Week One Reviews – The Kinghtly Quest

The Kinghtly Quest, Outhouse, until May 11th. Gore Vidal once wrote that “The Knightly Quest” (1966) was one of the finest stories ever written by Tennessee Williams. The Kafkaesque tale showcases Williams’s awareness of the potency of the sexual Other as the symbol of political resistance in a world verging on totalitarianism.

Fred Abrahamse and Marcel Meyer (Cape Town, South Africa) have adapted the Gothic novella for the stage. And it’s an accomplishment which Williams fans and Queer Sci-fi admirers alike will relish. Meyer is mesmerizing in his embodiment of our antihero Gewinner Pearce, the fay returnee to a small American city where plans are afoot to annihilate any form of dissidence.  A mysterious industrial plant surrounded by barbed wire has sprung up where his father’s factory once stood. Nearby a garish fast-food chain serves drive-thru customers to the soundtrack of eternal, high-pitched laughter.  Gewinner rebels against the normative order through his nightly sexual cruising campaigns and his constant provocation of those he encounters, while all the time secretly plotting – thanks to a steady stream of carrier pigeons – the explosive downfall of the regime.
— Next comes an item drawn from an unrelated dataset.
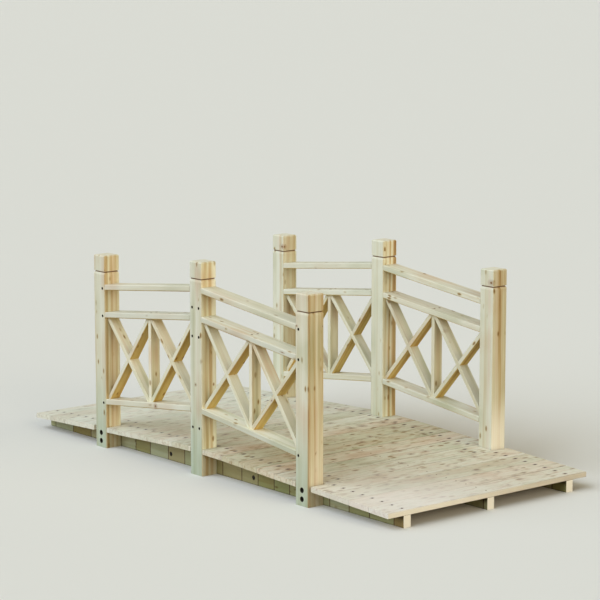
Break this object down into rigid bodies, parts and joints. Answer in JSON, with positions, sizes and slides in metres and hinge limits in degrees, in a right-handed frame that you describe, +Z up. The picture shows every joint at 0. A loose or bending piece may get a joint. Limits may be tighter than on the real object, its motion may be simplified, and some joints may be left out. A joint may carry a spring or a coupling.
{
  "type": "small arched wooden garden footbridge",
  "caption": "Low arched softwood footbridge with a planked deck and sloping lattice railings on both sides.",
  "frame": {"origin": "on the ground under the middle of the bridge", "axes": "+X along the walkway, +Y across it towards the far railing, +Z up"},
  "size_m": [1.5242, 0.686, 0.571],
  "materials": {
    "posts": "planed softwood, pale cream with a faint green cast, eased edges",
    "rails": "planed softwood, pale cream with fine grain along the board",
    "lattice": "thin planed softwood slats, a little warmer on the shaded faces",
    "deck": "planed softwood planks with small brown knots and dark nail heads",
    "stringers": "sawn softwood board on edge, greener and darker near the ground"
  },
  "bodies": {
    "root": {"post_near_middle": "posts", "stringer_near": "stringers", "post_near_left": "posts", "lattice_upright_near_left": "lattice", "top_rail_near_left": "rails", "middle_rail_near_left": "rails", "bottom_rail_near_left": "rails", "rising_slat_near_left_inner": "lattice", "falling_slat_near_left_inner": "lattice", "rising_slat_near_left_outer": "lattice", "falling_slat_near_left_outer": "lattice", "post_near_right": "posts", "lattice_upright_near_right": "lattice", "top_rail_near_right": "rails", "middle_rail_near_right": "rails", "bottom_rail_near_right": "rails", "rising_slat_near_right_inner": "lattice", "falling_slat_near_right_inner": "lattice", "rising_slat_near_right_outer": "lattice", "falling_slat_near_right_outer": "lattice", "post_far_middle": "posts", "stringer_far": "stringers", "post_far_left": "posts", "lattice_upright_far_left": "lattice", "top_rail_far_left": "rails", "middle_rail_far_left": "rails", "bottom_rail_far_left": "rails", "rising_slat_far_left_inner": "lattice", "falling_slat_far_left_inner": "lattice", "rising_slat_far_left_outer": "lattice", "falling_slat_far_left_outer": "lattice", "post_far_right": "posts", "lattice_upright_far_right": "lattice", "top_rail_far_right": "rails", "middle_rail_far_right": "rails", "bottom_rail_far_right": "rails", "rising_slat_far_right_inner": "lattice", "falling_slat_far_right_inner": "lattice", "rising_slat_far_right_outer": "lattice", "falling_slat_far_right_outer": "lattice", "stringer_middle": "stringers", "cross_brace_left": "stringers", "cross_brace_right": "stringers", "deck_planks_1": "deck", "deck_planks_2": "deck", "deck_planks_3": "deck", "deck_planks_4": "deck", "deck_planks_5": "deck", "deck_planks_6": "deck", "deck_planks_7": "deck"}
  },
  "joints": []
}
There are current-day parallels aplenty in this thickly-plotted tale of politics, power and oppression. The audience are treated to a rare opportunity to languish in the language of a Tennessee Williams short story, masterfully brought to life by acting and staging that is both vivid and tender, by turn. Irreverent, sensual and witty – this is a show well worth making your way to the inviting surroundings of Outhouse on Capel Street to see, before it ends Saturday May 11.